Epic Games will probably lose to Apple, but it would be a shame for the industry

By MarketLine

The Epic Games versus Apple fight is now underway in court, US competition law is generally tough on the plaintiff so Apple will likely win, but great industry progress could be made if not.

The saga between these two tech giants occurred because of Fortnite owner, Epic Games, losing patience with Apple’s royalty demands on digital tech store content producers. Apple takes between 15-30% of all spending via its app store, apart from physical purchases.

Epic Games is estimated to have generated $1.2bn in revenue through Apple’s app store which effectively generated $354m for Apple according to Sensor Tower.

After a period of planning, Epic released its own payment method for the Apple store to bypass the cut, Apple predictably blocked it and then Epic took the firm to court.
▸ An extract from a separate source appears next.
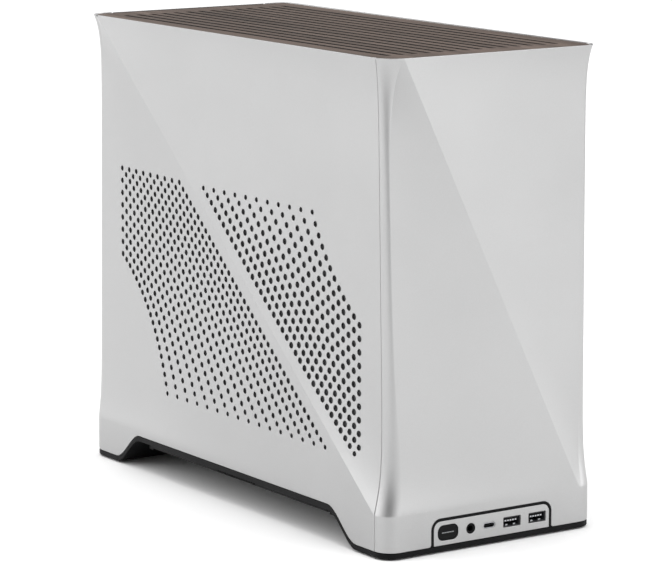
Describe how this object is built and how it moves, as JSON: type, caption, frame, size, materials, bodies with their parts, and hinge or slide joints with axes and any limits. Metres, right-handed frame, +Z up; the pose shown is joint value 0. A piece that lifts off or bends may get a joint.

At present the fight is happening in the US courts but there are cases pending in Australia and the EU further down the line.

If Apple loses, the consequences could be quite transformative in the industry. Wiping out that 30% which companies arbitrarily give to Apple, could allow new digital industries to develop and the profits from digital sales to be better distributed to content makers.

Epic Games argues that Apple is functioning as an effective monopoly

Apple takes 15-30% of all economic activity, other than physical goods or orders via this system and iOS gives Apple an estimated $100bn dollars a year via the App Store.

Epic argues that producers and consumers of mobile content are forced into this system because of an effective monopoly. Google also runs a similar model and so whether via Android or IOS some one gets paid either way. Epic has levelled the same complaints at Google but has chosen to fight one battle at a time.

Epic has been running a publicity campaign through multiple outlets, including its own massive userbase to make Apple the villain. As a result of the lawsuit Apple has had to admit some embarrassing truths, that systems like iMessage are not available on android because it makes it harder for users to switch to android.

Apple argues it is not a monopoly and the benefits it offers to protect users and developers is worth the fee that is required. It states that these fees are its right to enforce, given that its brand draws in the massive number of mobile users that firms such as Epic want to target.

The argument boils down to the philosophy of what a mobile phone actually is

Is the mobile phone essentially a handheld computer that we can do what we like with because it’s our property, or is it a device that can only be used as the manufacturer allows us to based on what’s best for their profit margins. This question is fundamental to the court case and at present the latter is the case, but if the former can be established, it will allow significantly more technology freedoms.

If Epic loses, the outcome won’t be too severe for the company, it’s a fight it can afford to lose because a smaller number of its players are on mobile devices and the firm has significant financial stability.